Así emergía un régimen político donde los militares pasaban a segundo plano en beneficio de una elite política entregada a la militarización de la sociedad. Se sacudían de la noche a la mañana el sambenito de ser un país propenso a golpes de Estado. La gobernabilidad venía de la mano de los procesos electorales y de un poder civil que conocía los límites de sus reformas. Mientras duró la guerra fría, todos tenían claro su cometido. La existencia de un régimen constitucional vigilado era funcional a los dos grandes partidos, liberales y nacionales, aunque desde las filas liberales hubiese voces descontentas que pedían a gritos un cambio.
La solución era perfecta, haciendo funcionar un sistema en el cual los go-biernos se sucedían sin poner en cuestión las estructuras oligárquicas de dominación, sin afectar los intereses de los terratenientes y los grandes empresarios. Y lo más destacado, sin tocar la estructura de las fuerzas armadas ni sus códigos de actuación. Su papel de vigilancia permanente sobre la sociedad civil y los gobiernos se mantiene impoluto. Durante la guerra fría aumentaron los índices de miseria, enfermedades sociales, la desnutrición y el hambre, tanto como las empresas de maquila, el narcotráfico y el poder de las oligarquías te-rratenientes aliadas al capital trasnacional, en un país con economía de enclave. Los efectos del cambio climático también se han cebado con Honduras. Pero nadie parecía tomar las riendas del problema. El sucesor de Suazo, el liberal José Azcona Hoyos, no se ruborizó al justificar el indecoroso papel que cumplía Honduras en la estrategia diseñada por Estados Unidos para la región, diciendo: un país pequeño como Honduras, no puede permitirse el lujo de tener dignidad.
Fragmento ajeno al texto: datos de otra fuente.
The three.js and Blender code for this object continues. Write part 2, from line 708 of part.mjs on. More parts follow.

Tales palabras parecen corroborar el apelativo de ser Honduras una república bananera. La pérdida de soberanía y la renuncia a ejercer el derecho de autodeterminación sobre su territorio escoció a los hondureños demócratas tanto como la pronunciada en 1929 por el entonces presidente de la Cuyamel Fruit, empresa más tarde anexionada a la United Fruit, Samuel Zemurray, refiriéndose al valor de los diputados hondureños a la hora de comprar sus servicios: un diputado en Honduras cuesta menos que una mula.
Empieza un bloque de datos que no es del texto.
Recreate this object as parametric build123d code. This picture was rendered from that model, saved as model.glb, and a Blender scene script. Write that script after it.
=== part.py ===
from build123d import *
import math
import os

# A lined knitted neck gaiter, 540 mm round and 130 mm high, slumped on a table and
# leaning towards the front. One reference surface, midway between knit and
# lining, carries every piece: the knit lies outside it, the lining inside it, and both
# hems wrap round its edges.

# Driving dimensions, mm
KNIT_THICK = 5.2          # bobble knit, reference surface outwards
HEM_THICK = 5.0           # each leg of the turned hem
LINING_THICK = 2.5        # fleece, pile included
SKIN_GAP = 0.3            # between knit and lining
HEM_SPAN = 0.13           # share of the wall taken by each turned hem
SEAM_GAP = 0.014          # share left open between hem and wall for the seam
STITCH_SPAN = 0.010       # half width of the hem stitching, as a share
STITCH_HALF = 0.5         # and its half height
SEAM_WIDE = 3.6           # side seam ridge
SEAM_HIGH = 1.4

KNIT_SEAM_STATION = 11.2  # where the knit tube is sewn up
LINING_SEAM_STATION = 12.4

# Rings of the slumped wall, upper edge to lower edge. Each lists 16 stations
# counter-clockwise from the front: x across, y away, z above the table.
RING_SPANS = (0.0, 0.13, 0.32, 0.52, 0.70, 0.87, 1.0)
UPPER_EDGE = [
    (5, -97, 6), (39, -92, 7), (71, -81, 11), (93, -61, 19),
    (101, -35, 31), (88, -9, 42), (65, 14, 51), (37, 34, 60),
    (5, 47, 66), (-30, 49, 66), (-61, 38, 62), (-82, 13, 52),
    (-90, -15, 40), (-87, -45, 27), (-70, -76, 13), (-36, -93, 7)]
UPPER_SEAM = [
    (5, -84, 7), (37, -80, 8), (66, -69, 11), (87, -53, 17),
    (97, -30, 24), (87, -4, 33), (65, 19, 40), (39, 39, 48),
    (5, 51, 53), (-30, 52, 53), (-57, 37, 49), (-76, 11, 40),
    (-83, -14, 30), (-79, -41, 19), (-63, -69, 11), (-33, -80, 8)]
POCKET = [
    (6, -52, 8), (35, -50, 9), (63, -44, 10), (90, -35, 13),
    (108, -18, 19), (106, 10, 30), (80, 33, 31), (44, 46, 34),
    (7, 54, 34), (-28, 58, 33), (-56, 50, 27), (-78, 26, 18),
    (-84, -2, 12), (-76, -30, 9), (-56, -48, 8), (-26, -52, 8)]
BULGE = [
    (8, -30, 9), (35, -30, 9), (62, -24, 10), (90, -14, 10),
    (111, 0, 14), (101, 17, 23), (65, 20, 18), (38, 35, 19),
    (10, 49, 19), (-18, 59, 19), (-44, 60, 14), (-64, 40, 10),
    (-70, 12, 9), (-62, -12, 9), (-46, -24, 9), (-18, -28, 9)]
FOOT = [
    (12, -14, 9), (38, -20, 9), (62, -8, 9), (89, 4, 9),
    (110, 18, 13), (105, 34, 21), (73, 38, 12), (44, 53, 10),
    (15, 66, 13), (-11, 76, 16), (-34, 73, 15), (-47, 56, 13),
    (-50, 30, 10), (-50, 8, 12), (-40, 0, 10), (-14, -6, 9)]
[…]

Hoy parece repetirse la historia. Un presidente demócrata que apoya las reformas y un proyecto constituyente se ve sometido a la presión de miembros de su propio partido a los que se unen las provenientes del partido opositor, el Nacional, la Iglesia, los grupos empresariales y la vieja oligarquía terrateniente, amén de las fuerzas armadas.
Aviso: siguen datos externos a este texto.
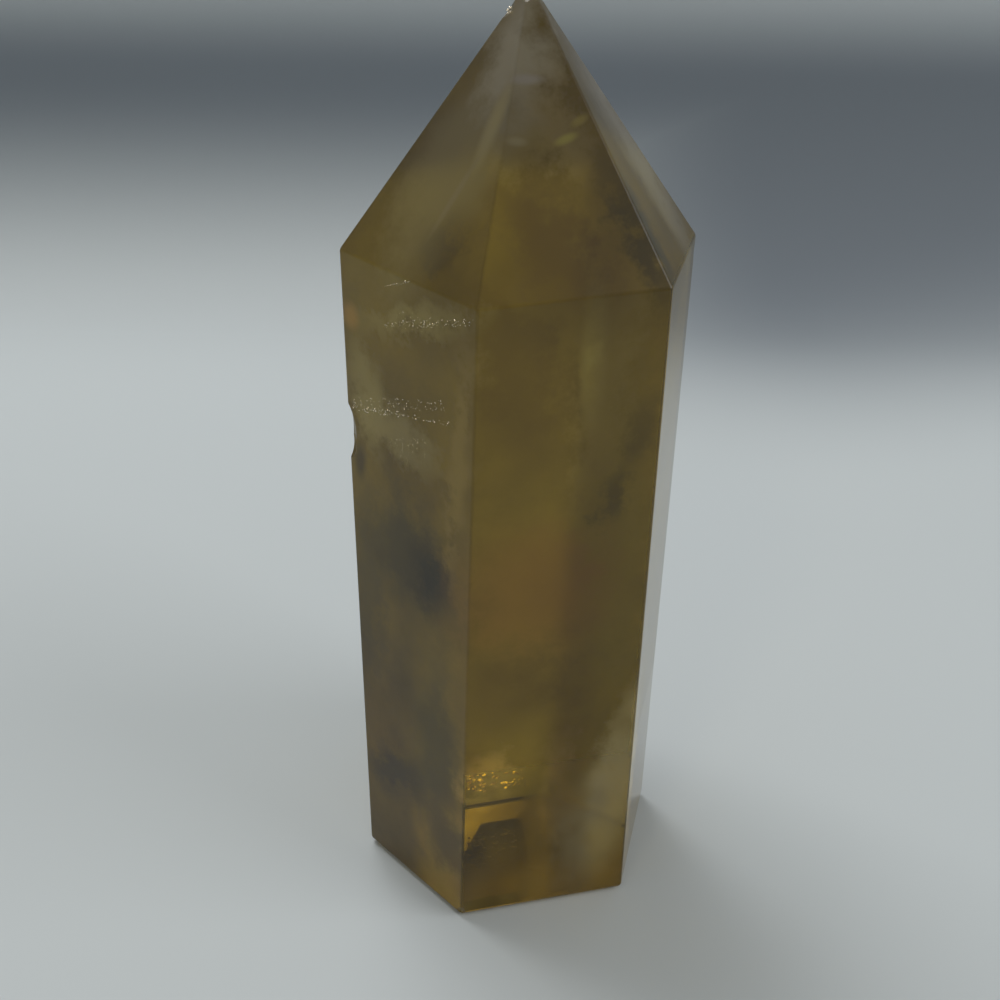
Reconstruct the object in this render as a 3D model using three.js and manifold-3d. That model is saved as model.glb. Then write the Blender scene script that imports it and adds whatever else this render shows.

Pero los tiempos cambian. No hay nada que justifique un derrocamiento manu militari del presidente Manuel Zelaya Rosales, salvo si las directrices están marcadas por la administración estadunidense de Obama en connivencia con los sectores más retrógrados del país. No es extraño que Manuel Zelaya encuentre sus apoyos en las clases populares, los trabajadores, el proletariado, el campesinado y los pueblos indígenas, amén de un sector progresista de las clases medias y de su partido. Es necesario que los organismos internacionales y los gobiernos de América Latina, tanto como sus aliados occidentales, rechacen este golpe de Estado, mostrando solidaridad con el gobierno legítimo de Honduras. Si éste no es el camino tomado, se abren oscuros tiempos para el continente.